False reasoning about alcohol

Glass of Wine

Drinking can damage your liver, as we've all known for a long time. But how many moderate drinkers end up in NHS liver-wards?

Professor Ian Gilmore, President of the Royal College of Physicians and a fierce opponent of drink, wrote to The Times arguing that the numbers are so high that one can conclude that even the moderate drinkers of "Middle England" are taking more than is good for them.

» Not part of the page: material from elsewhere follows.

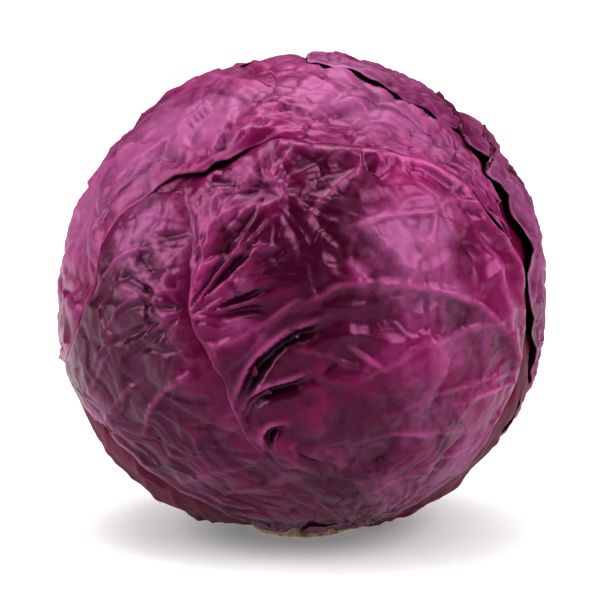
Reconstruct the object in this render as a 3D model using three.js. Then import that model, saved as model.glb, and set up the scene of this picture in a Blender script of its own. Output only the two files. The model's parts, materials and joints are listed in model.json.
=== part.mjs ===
// Red cabbage head standing on its cut stem.
//
// Millimetres, +Z up. The origin is the centre of the stem's cut face, and the side with the
// puckered front leaf faces -Y. Every leaf is its own closed shell, wrapped over the ones before it.
import * as THREE from 'three';
import { mergeVertices } from 'three/addons/utils/BufferGeometryUtils.js';

// Head.
const centreHeight = 73; // middle of the ball above the cut face
const depthRadius = 75; // front and back
// Radius of the lopsided ball seen from the front, every 30 degrees round from +X towards +Z.
const frontRadii = [75.2, 74.8, 73.9, 73.8, 73.4, 73.1, 74.8, 77.2, 76.0, 71.6, 75.0, 74.4];
const wrapDepth = 4.2; // room that the loose leaves take outside the tightly packed inner head
const headDetail = 7; // icosahedron subdivisions of the inner head

// Leaves.
const leafThickness = 1.1;
const leafGap = 0.75; // air between two leaves
const marginThinning = 0.35; // how much thinner the blade is at its margin
const coverReach = 5; // degrees past a margin that the leaf above still clears in full
const coverFade = 13; // degrees past a margin where the leaf above has come down again
const leafReach = 72; // degrees below level where the leaf bases meet the stem
const cellDegrees = 7; // size of a leaf's facets
const outlineSamples = 64; // steps along a margin for distances to it

// Stem.
const stemFaceRadius = 15.8;
const stemNeckRadius = 17.1;
const stemHeight = 5; // it ends just under the inner head
const stemChamfer = 0.5;
const stemSegments = 48;

const radians = THREE.MathUtils.degToRad;
const degrees = THREE.MathUtils.radToDeg;

// A direction from the middle of the head: azimuth 0 is the front, +90 is +X; elevation 90 is up.
function direction([azimuth, elevation]) {
  const level = Math.cos(radians(elevation));
  return new THREE.Vector3(
    Math.sin(radians(azimuth)) * level,
    -Math.cos(radians(azimuth)) * level,
    Math.sin(radians(elevation)),
  );
}

// Cubic through evenly spaced values that close on themselves.
function periodic(values, turn) {
  const count = values.length;
  const place = THREE.MathUtils.euclideanModulo(turn, 1) * count;
  const at = (step) => values[THREE.MathUtils.euclideanModulo(Math.floor(place) + step, count)];
  const t = place - Math.floor(place);
  const slopeIn = (at(1) - at(-1)) / 2;
  const slopeOut = (at(2) - at(0)) / 2;
  const rise = at(1) - at(0);
  const square = 3 * rise - 2 * slopeIn - slopeOut;
  const cube = slopeIn + slopeOut - 2 * rise;
  return at(0) + t * (slopeIn + t * (square + t * cube));
}

// Radius of the finished head, leaves and all.
function headRadius(dir) {
  const turn = Math.atan2(dir.z, dir.x) / (2 * Math.PI);
  const facing = dir.x * dir.x + dir.z * dir.z;
  return THREE.MathUtils.lerp(depthRadius, periodic(frontRadii, turn), facing);
}

const innerHeadRadius = (dir) => headRadius(dir) - wrapDepth;

// Each leaf has two margins, from its base at the stem to its tip, as azimuth and elevation.
// lift raises the margin on one side, or at the tip, off the leaf below.
const leafPlans = [
  {
    name: 'left_under_leaf',
    colour: 0x681339,
    from: [[-112, -leafReach], [-124, -55], [-136, -25], [-130, 5], [-112, 28], [-94, 42]],
    to: [[-50, -leafReach], [-32, -62], [-15, -38], [-18, -8], [-40, 20], [-68, 42]],
  },
  {
    name: 'right_under_leaf',
    colour: 0x8f2f63,
    from: [[47, -leafReach], [30, -62], [12, -40], [14, -8], [35, 22], [62, 44]],
    to: [[106, -leafReach], [118, -58], [131, -28], [127, 5], [110, 30], [88, 46]],
  },
  {
    name: 'left_leaf',
    colour: 0x733a5d,
    from: [
      [-38, -leafReach], [-28, -58], [-34, -47], [-45, -39], [-53, -31], [-60, -25],
      [-71, -22], [-82, -14], [-84, 0], [-78, 16], [-66, 33],
    ],
    to: [
      [16, -leafReach], [22, -59], [10, -42], [1, -28], [-6, -16], [-12, -4],
      [-16, 8], [-18, 22], [-24, 34], [-34, 44],
    ],
  },
  {
    name: 'front_leaf',
    colour: 0x84315c,
    from: [
      [9, -leafReach], [15, -59], [3, -44], [-7, -31], [-14, -20], [-18, -9],
      [-25, 3], [-27, 18], [-30, 32], [-22, 47],
    ],
    to: [
      [51, -leafReach], [46, -58], [54, -43], [58, -30], [60, -17], [61, -4],
      [59, 9], [54, 18], [48, 27], [40, 46],
    ],
    lift: { side: 'from', height: 0.5 },
  },
  {
    name: 'top_leaf',
    colour: 0x9d517d,
    from: [
      [-150, -leafReach], [-154, -50], [-157, -25], [-160, 0], [-165, 25], [-175, 50],
      [150, 68], [100, 66], [72, 55], [60, 42], [53, 32],
    ],
    to: [
      [-97, -leafReach], [-97, -50], [-95, -30], [-87, -16], [-72, -11], [-61, -4], [-54, 8],
      [-53, 20], [-43, 29], [-31, 35], [-20, 41], [-10, 46], [8, 43.5], [22, 41], [36, 36], [47, 28],
    ],
    lift: { side: 'to', height: 0.4 },
  },
  {
    name: 'back_leaf',
    colour: 0x8a4570,
    from: [[152, -leafReach], [150, -55], [146, -30], [145, 0], [148, 30], [150, 55], [165, 80]],
    to: [[-149, -leafReach], [-138, -55], [-123, -30], [-118, 0], [-121, 30], [-122, 52], [-114, 71]],
    lift: { side: 'tip', height: 1.0 },
  },
  {
    name: 'ruffled_leaf',
    colour: 0x99577b,
    from: [
      [92, -leafReach], [90, -52], [85, -32], [77, -17], [68, -6], [61, 3], [62, 12], [62, 24],
      [59, 33], [61, 44], [55, 51], [47, 58], [37, 66], [24, 71], [6, 81],
    ],
    to: [[153, -leafReach], [156, -54], [162, -30], [169, -5], [173, 24], [176, 52], [178, 78]],
    lift: { side: 'from', height: 1.6 },
  },
  {
    name: 'leaf_stub',
    colour: 0xb0658b,
    from: [[-4, -leafReach], [0, -68], [6, -63]],
    to: [[16, -leafReach], [16, -68], [11, -63]],
  },
];

// A margin as a smooth curve of directions.
function marginCurve(points) {
  return new THREE.CatmullRomCurve3(points.map(direction), false, 'centripetal');
}

// The direction a share of the way along the great circle from one direction to another.
function between(start, end, share) {
  const angle = start.angleTo(end);
  const back = Math.sin((1 - share) * angle) / Math.sin(angle);
  const ahead = Math.sin(share * angle) / Math.sin(angle);
  return start.clone().multiplyScalar(back).addScaledVector(end, ahead).normalize();
}

// A leaf's plan as functions: directions over the blade, and degrees past its outline.
class Leaf {
  constructor(plan) {
    Object.assign(this, plan);
    this.near = marginCurve(plan.from);
    this.far = marginCurve(plan.to);
    this.middle = this.at(0.5, 0.5);
    this.east = new THREE.Vector3(0, 0, 1).cross(this.middle).normalize();
    this.north = this.middle.clone().cross(this.east);
    this.outline = this.outlineDirections().map((dir) => this.flat(dir));
  }

  // along runs from base to tip, across from the near margin to the far one.
  at(along, across) {
    const start = this.near.getPointAt(along).normalize();
    const end = this.far.getPointAt(along).normalize();
    return between(start, end, across);
  }

  outlineDirections() {
    const steps = [...Array(outlineSamples).keys()].map((step) => step / outlineSamples);
    return [
      ...steps.map((s) => this.at(s, 0)),
      ...steps.map((s) => this.at(1, s)),
      ...steps.map((s) => this.at(1 - s, 1)),
      ...steps.map((s) => this.at(0, 1 - s)),
    ];
  }

  // A map of the head centred on the leaf, in degrees of arc.
  flat(dir) {
    const arc = degrees(dir.angleTo(this.middle));
    const bearing = Math.atan2(dir.dot(this.north), dir.dot(this.east));
    return new THREE.Vector2(arc * Math.cos(bearing), arc * Math.sin(bearing));
  }

  // Degrees from the outline: positive outside the leaf, negative on its blade.
  past(dir) {
    const point = this.flat(dir);
    let nearest = Infinity;
    let inside = false;
    this.outline.forEach((start, index) => {
      const end = this.outline[(index + 1) % this.outline.length];
      const edge = end.clone().sub(start);
      const offset = point.clone().sub(start);
      const share = THREE.MathUtils.clamp(offset.dot(edge) / Math.max(edge.lengthSq(), 1e-9), 0, 1);
      nearest = Math.min(nearest, offset.addScaledVector(edge, -share).length());
      const crosses = start.y > point.y !== end.y > point.y;
      if (crosses && point.x < start.x + (edge.x * (point.y - start.y)) / edge.y) inside = !inside;
    });
    return inside ? -nearest : nearest;
  }

  // 1 on the blade and just past it, falling to 0 further out.
  cover(dir) {
    return 1 - THREE.MathUtils.smoothstep(this.past(dir), coverReach, coverFade);
  }

  // How far the leaf stands off what is below it, beyond the usual gap.
  raised(along, across) {
    if (!this.lift) return 0;
    const towards = { from: 1 - across, to: across, tip: along }[this.lift.side];
    const smooth = THREE.MathUtils.smoothstep;
    const midLeaf = this.lift.side === 'tip' ? 1 : smooth(along, 0, 0.4) * smooth(1 - along, 0, 0.25);
    return this.lift.height * smooth(towards, 0.6, 1) * midLeaf;
  }
}

const leaves = leafPlans.map((plan) => new Leaf(plan));

// Radius of everything inside the given leaf. A lifted margin counts in full along the whole leaf.
function radiusBelow(leafIndex, dir) {
  return leaves.slice(0, leafIndex).reduce((radius, leaf) => {
    const height = leafGap + leafThickness + (leaf.lift?.height ?? 0);
    return radius + leaf.cover(dir) * height;
  }, innerHeadRadius(dir));
}

// Number of facets for a stretch of so many degrees.
const cellsFor = (arc) => Math.max(2, Math.round(arc / cellDegrees));

// One leaf: a grid of cells on its inner face, the same on its outer face, and a rim between them.
function leafGeometry(leaf, leafIndex) {
  const widths = [0.25, 0.5, 0.75].map((s) => degrees(leaf.at(s, 0).angleTo(leaf.at(s, 1))));
  const rows = cellsFor(degrees(Math.max(leaf.near.getLength(), leaf.far.getLength())));
  const columns = cellsFor(Math.max(...widths));
  const inner = [];
  const outer = [];
  for (let row = 0; row <= rows; row += 1) {
    for (let column = 0; column <= columns; column += 1) {
      const along = row / rows;
      const across = column / columns;
      const dir = leaf.at(along, across);
      const base = radiusBelow(leafIndex, dir) + leafGap + leaf.raised(along, across);
      const onMargin = row === 0 || row === rows || column === 0 || column === columns;
      const thickness = leafThickness - (onMargin ? marginThinning : 0);
      inner.push(dir.clone().multiplyScalar(base));
      outer.push(dir.clone().multiplyScalar(base + thickness));
    }
  }
  const vertices = [...outer, ...inner];
  const place = (row, column) => row * (columns + 1) + column;
  const faces = [];
  const quad = (a, b, c, d) => faces.push(a, b, c, a, c, d);
  const below = outer.length;
  for (let row = 0; row < rows; row += 1) {
    for (let column = 0; column < columns; column += 1) {
      const here = place(row, column);
      const next = place(row + 1, column);
      const corners = [here, here + 1, next + 1, next];
      quad(...corners);
      quad(...corners.map((corner) => corner + below).reverse());
    }
  }
  const wall = (a, b) => quad(b, a, a + below, b + below);
  for (let column = 0; column < columns; column += 1) {
    wall(place(0, column), place(0, column + 1));
    wall(place(rows, column + 1), place(rows, column));
  }
  for (let row = 0; row < rows; row += 1) {
    wall(place(row + 1, 0), place(row, 0));
    wall(place(row, columns), place(row + 1, columns));
  }
  const geometry = new THREE.BufferGeometry().setFromPoints(vertices);
  geometry.setIndex(faces);
  geometry.computeVertexNormals();
  return geometry;
}

// The tightly packed leaves inside, as one ball.
function innerHeadGeometry() {
  const ball = new THREE.IcosahedronGeometry(1, headDetail);
  ball.deleteAttribute('normal');
  ball.deleteAttribute('uv');
  const geometry = mergeVertices(ball);
  const position = geometry.getAttribute('position');
  const dir = new THREE.Vector3();
  for (let index = 0; index < position.count; index += 1) {
    dir.fromBufferAttribute(position, index).normalize();
    dir.multiplyScalar(innerHeadRadius(dir));
    position.setXYZ(index, dir.x, dir.y, dir.z);
  }
  geometry.computeVertexNormals();
  return geometry;
}

// The cut stem: a flat face to stand on, widening into the head.
function stemGeometry() {
  const profile = [
    [0, 0],
    [stemFaceRadius - stemChamfer, 0],
    [stemFaceRadius, stemChamfer],
    [stemNeckRadius, stemHeight],
    [0, stemHeight],
  ].map(([radius, height]) => new THREE.Vector2(radius, height));
  return new THREE.LatheGeometry(profile, stemSegments).rotateX(Math.PI / 2);
}

function piece(name, geometry, colour, roughness) {
  const material = new THREE.MeshStandardMaterial({ color: colour, roughness, metalness: 0 });
  const mesh = new THREE.Mesh(geometry, material);
  mesh.name = name;
  return mesh;
}

const head = new THREE.Group();
head.position.z = centreHeight;
head.add(piece('inner_head', innerHeadGeometry(), 0x4a0a28, 0.5));
leaves.forEach((leaf, index) => head.add(piece(leaf.name, leafGeometry(leaf, index), leaf.colour, 0.42)));

const cabbage = new THREE.Group();
cabbage.add(piece('stem', stemGeometry(), 0xa58a6e, 0.8));
cabbage.add(head);

export default cabbage;
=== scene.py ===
import json
import math

import bpy
import numpy as np
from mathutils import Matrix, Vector


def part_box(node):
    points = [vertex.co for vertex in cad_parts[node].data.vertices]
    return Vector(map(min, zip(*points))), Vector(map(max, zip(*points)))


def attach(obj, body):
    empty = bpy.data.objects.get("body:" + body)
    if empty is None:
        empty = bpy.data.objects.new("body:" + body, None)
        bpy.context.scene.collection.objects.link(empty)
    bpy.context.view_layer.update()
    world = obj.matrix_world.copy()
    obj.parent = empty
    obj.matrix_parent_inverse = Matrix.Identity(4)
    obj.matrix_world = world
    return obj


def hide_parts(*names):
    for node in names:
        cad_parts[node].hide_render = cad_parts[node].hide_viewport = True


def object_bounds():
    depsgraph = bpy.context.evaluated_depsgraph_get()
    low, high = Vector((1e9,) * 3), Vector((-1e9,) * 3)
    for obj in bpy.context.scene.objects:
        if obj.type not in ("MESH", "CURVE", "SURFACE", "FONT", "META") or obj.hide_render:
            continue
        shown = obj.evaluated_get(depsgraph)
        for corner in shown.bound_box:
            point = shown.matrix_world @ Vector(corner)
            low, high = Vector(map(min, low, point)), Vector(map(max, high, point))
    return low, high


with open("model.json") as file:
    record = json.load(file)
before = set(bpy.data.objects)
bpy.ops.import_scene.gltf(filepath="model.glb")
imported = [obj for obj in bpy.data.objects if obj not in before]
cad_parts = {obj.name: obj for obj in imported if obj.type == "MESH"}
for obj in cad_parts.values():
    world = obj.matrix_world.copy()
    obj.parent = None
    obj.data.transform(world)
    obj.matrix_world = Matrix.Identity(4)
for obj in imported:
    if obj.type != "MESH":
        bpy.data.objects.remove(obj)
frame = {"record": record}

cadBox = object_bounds()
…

It's a false conclusion to draw from this evidence, responded Professor David Hand, President of the Royal Statistical Society, in a letter in The Times today. He says: "The premise shows that if one is a liver-ward patient then the probability of being a daily or frequent drinker is very high. But it says little directly about the probability of being on a liver-ward if one is a daily or frequent drinker - which is surely what one is interested in.

"This mistake has arisen sufficiently often for it to be given a name: the error of the transposed conditional."

Meanwhile, the latest results from the long-running Zutphen study in the Netherlands should encourage at least the occasional tipple. A 40-year follow-up of 1,373 men concludes that "light" wine consumption was associated with five years longer life expectancy at the age of 50, compared with non-drinkers. Those who drank beer or spirits also benefitted, but only by about two years, not five.

It's possible, of course, that healthier people drink, rather than drinking people being healthier. Correlation is not causation. But Dr Marinette Streppel and colleagues from Wageningen University say that the same effect was found in all socioeconomic groups. Mind you, it's hardly a licence to get plastered: the average consumption in the long-lived Dutchmen was only about half a glass of red wine a day.